Senator Thom Tillis of North Carolina, another member of the Senate Judiciary Committee, echoed the sentiment.

“If she retires, we're back to a posture in the past that follows precedent and I think that precedent has been to seat to another member,” he told The Independent.

“Senator Feinstein decides to retire, you come see me and we'll talk about, but I don't think Senator Feinstein is going to do that,” Senator John Kennedy of Louisiana, a Republican member of the Judiciary Committee, told The Independent. “And I think the way that she is being treated is an abomination.”

But Democrats insist that their colleague will return soon. Senator Alex Padilla, California’s junior senator, said Republican attempts to halt a temporary replacement were “disappointing.”

Senator Dianne Feinstein. (Copyright 2020 The Associated Press. All rights reserved)
Senator Dianne Feinstein. (Copyright 2020 The Associated Press. All rights reserved)

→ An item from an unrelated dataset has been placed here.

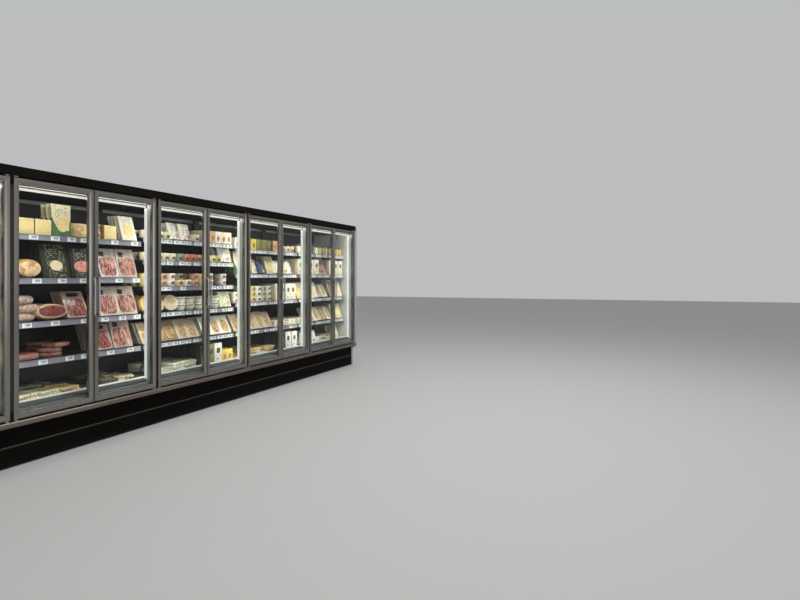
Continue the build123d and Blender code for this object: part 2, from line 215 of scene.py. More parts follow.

“But clearly the best way forward for Senator Feinstein to return,” he told The Independent. “I know she's eager to visit her doctor to get permission to travel.”

Ms Feinstein announced earlier this year that she would not seek re-election. But she has faced numerous questions about whether her mental accuity has declined in recent years. Ahead of Mr Biden assuming the presidency, she gave up her spot as the top Democrat on the Senate Judiciary Committee, which Senate Majority Whip Dick Durbin assumed.

She also did not assume the role of Senate President Pro Tempore earlier this year, which is usually reserved for the senior most senator of the majority party. Senator Patty Murray of Washington State assumed it instead.

Her continued absence also comes as Senator John Fetterman of Pennsylvania, who was out of the Senate for six weeks to undergo treatment for depression, returned last moth.

Some Democrats like Representative Ro Khanna of California have called for her resignation. Representative Alexandria Ocasio-Cortez of New York also called on Ms Feinstein to resign on the Bluesky app, CNN reported.

“Her refusal to either retire or show up is causing great harm to the judiciary - precisely where repro rights are getting stripped. That failure means now in this precious window Dems can only pass GOP- approved nominees,” she said.

But Senators often hesitate to criticise one of their own, particularly of their own party.

“Let's take it one step at a time,” Democratic Senator Debbie Stabenow of Michigan, who announced her retirement earlier this year, told The Independent. “I know she’s anxious to come back. She’s just waiting for the doctor’s OK.”

Senator Elizabeth Warren of Massachusetts criticised Republican efforts to prevent a temporary replacement.

“It's outrageous that the Republicans are playing politics with a woman who has served this Senate honorably for decades. She's asked for an opportunity to step away from the committee temporarily and let someone else take her place,” she told The Independent. “And the Republicans are saying no, for no reason, other than trying to block the court from going forward in its investigation of the Supreme Court and pass more judges, which is the right of the majority to do.”

But Ms Feinstein’s continued absence is also having an impact far beyond just judicial nominations. On Wednesday, the Senate rolled back the Biden administration’s proposed rule that would have put emission restrictions on trucks. Democratic Senator Joe Manchin of West Virginia joined every Republican, which allowed it to pass because of Ms Feinstein’s absence.